Recognizing the Fair Value of Options Would Not Change the Economic Fundamentals for Any Business

Cash flows available to conduct operations will not be affected by the form of accounting disclosure in financial statements. Customers, product markets, and competition will be unchanged. Small and large businesses will face the same labor market conditions, and they will have the same tools available to attract highly productive labor. In fact, the underlying financial facts will be precisely the same for all businesses after any new accounting standard is adopted.

Thus, the channel for any possible real economic effect would be a change in investors' valuation of businesses. For savvy investors and most firms, expensing would provide no new information and, therefore, no change in value. That situation exists because the current standard requires firms to calculate and disclose, in audited notes, the fair value of the options granted and the effect that recognizing them as an expense would have on reported net income. For those investors willing to refer to that disclosure, information required by the proposed standard is already available. Expensing would only make that information more easily accessible and broadly available. Nonetheless, it has been argued that there will be a significant decline in the prices of stocks as a result of expensing. The experience of companies that have already begun to expense options in the United States, Canada, and the European Union argues against any significant overall effect.

Another concern has focused primarily on businesses too small to be tracked by market analysts. The belief that expensing employee stock options will reduce their stock prices has prompted some businesses to declare that they will stop granting options rather than recognize the expense, regardless of the benefit of the options to the firms or to their employees. The economic importance of entrepreneurial firms and the informed nature of these reports suggest that they be taken seriously. Perhaps investors in some firms would be surprised to discover the effect of options on earnings. Such businesses would suffer a decline in stock prices and an increase in the cost of equity capital, with potentially sizable near-term losses for managers and employees. But in the same way that some businesses might have been relatively overvalued as a result of understated compensation costs, other firms have been relatively undervalued. The latter would enjoy an increase in stock prices as a result of the accounting change, permitting near-term expansion of markets and employment. Therefore, the effect overall would be smaller than for any single firm.

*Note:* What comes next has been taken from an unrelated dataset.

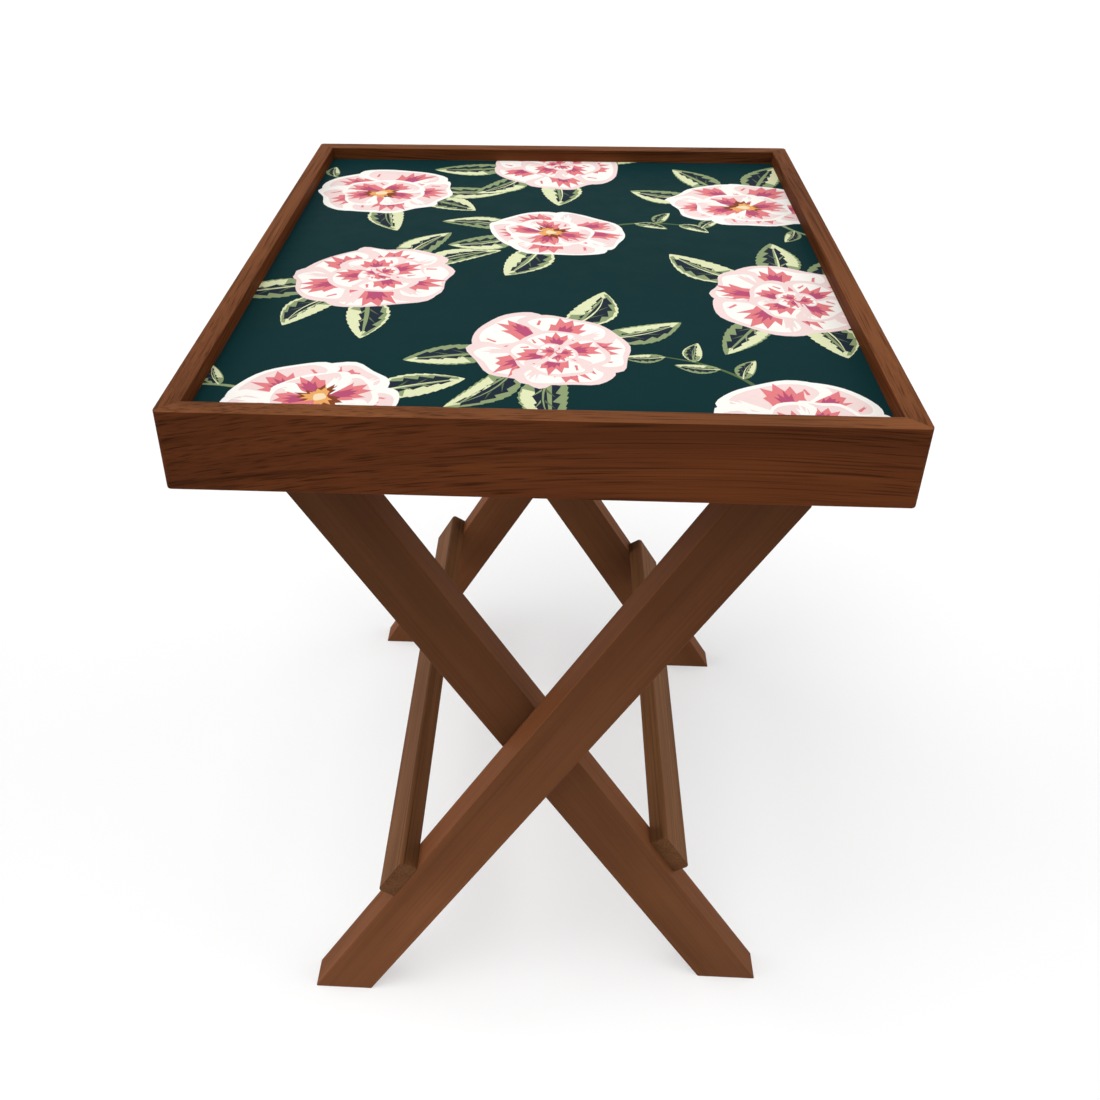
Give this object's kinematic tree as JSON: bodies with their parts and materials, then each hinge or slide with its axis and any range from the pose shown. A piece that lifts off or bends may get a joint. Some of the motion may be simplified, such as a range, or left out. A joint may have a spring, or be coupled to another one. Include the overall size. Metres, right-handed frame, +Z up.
{
  "type": "folding tray table",
  "caption": "Small wooden folding table: a framed tray with a recessed printed panel on two crossing leg frames that scissor shut.",
  "frame": {"origin": "on the floor under the centre of the tray", "axes": "+Z up, +Y to the rear, +X to the right; the legs cross in planes square to Y"},
  "size_m": [0.4, 0.49, 0.525],
  "materials": {
    "apron_wood": "satin",
    "leg_wood": "satin",
    "stretcher_wood": "satin",
    "plain_wood": "matte",
    "printed_laminate": "semi-gloss",
    "steel": "satin",
    "brass": "satin"
  },
  "bodies": {
    "inner_frame": {"front_inner_leg": "leg_wood", "rear_inner_leg": "leg_wood", "inner_stretcher": "stretcher_wood", "inner_top_rod": "plain_wood", "inner_stretcher_dowels": "plain_wood"},
    "outer_frame": {"front_outer_leg": "leg_wood", "rear_outer_leg": "leg_wood", "outer_stretcher": "stretcher_wood", "outer_top_rod": "plain_wood", "outer_stretcher_dowels": "plain_wood", "front_pivot_bolt": "steel", "rear_pivot_bolt": "steel", "pivot_inserts": "brass", "pivot_washers": "steel"},
    "tray": {"front_apron": "apron_wood", "rear_apron": "apron_wood", "left_apron": "apron_wood", "right_apron": "apron_wood", "tray_board": "plain_wood", "printed_top": "printed_laminate", "corner_blocks": "plain_wood", "hinge_rail": "plain_wood", "catch_rail": "plain_wood", "front_hinge_block": "plain_wood", "rear_hinge_block": "plain_wood", "front_catch_block": "plain_wood", "rear_catch_block": "plain_wood", "front_catch_stop": "plain_wood", "rear_catch_stop": "plain_wood", "rail_dowels": "plain_wood", "block_screws": "steel", "corner_dowels": "plain_wood"}
  },
  "joints": [
    {"name": "scissor_fold", "type": "hinge", "parent": "inner_frame", "child": "outer_frame", "pos_m": [0.002, 0, 0.247], "axis": [0, -1, 0], "range_deg": [0, 56]},
    {"name": "tray_lift", "type": "hinge", "parent": "inner_frame", "child": "tray", "pos_m": [-0.13052, 0, 0.45663], "axis": [0, -1, 0], "range_deg": [0, 115]}
  ]
}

Such dynamics reflect the fact that improved information and valuation would tend to divert new investment from firms with less productive opportunities toward others with more productive ones. That is, a potential economic benefit for the economy as a whole from the proposed accounting standard would be to increase the flow of capital to those businesses that could use it more productively, as indicated by their higher net income.

This completes my statement, Madam Chair, but if I may, I would like to submit the CBO report on this topic for possible inclusion in the record.


1.  Congressional Budget Office, Accounting for Employee Stock Options (April 2004).
2.  Financial Accounting Standards Board, Proposed Statement of Financial Accounting Standards: Share-Based Payment (No. 1102-100, an amendment of FASB Statements in No. 123 and 95), March 31, 2004, available at www.fasb.org/draft/ed_intropg_share-based_payment.shtml.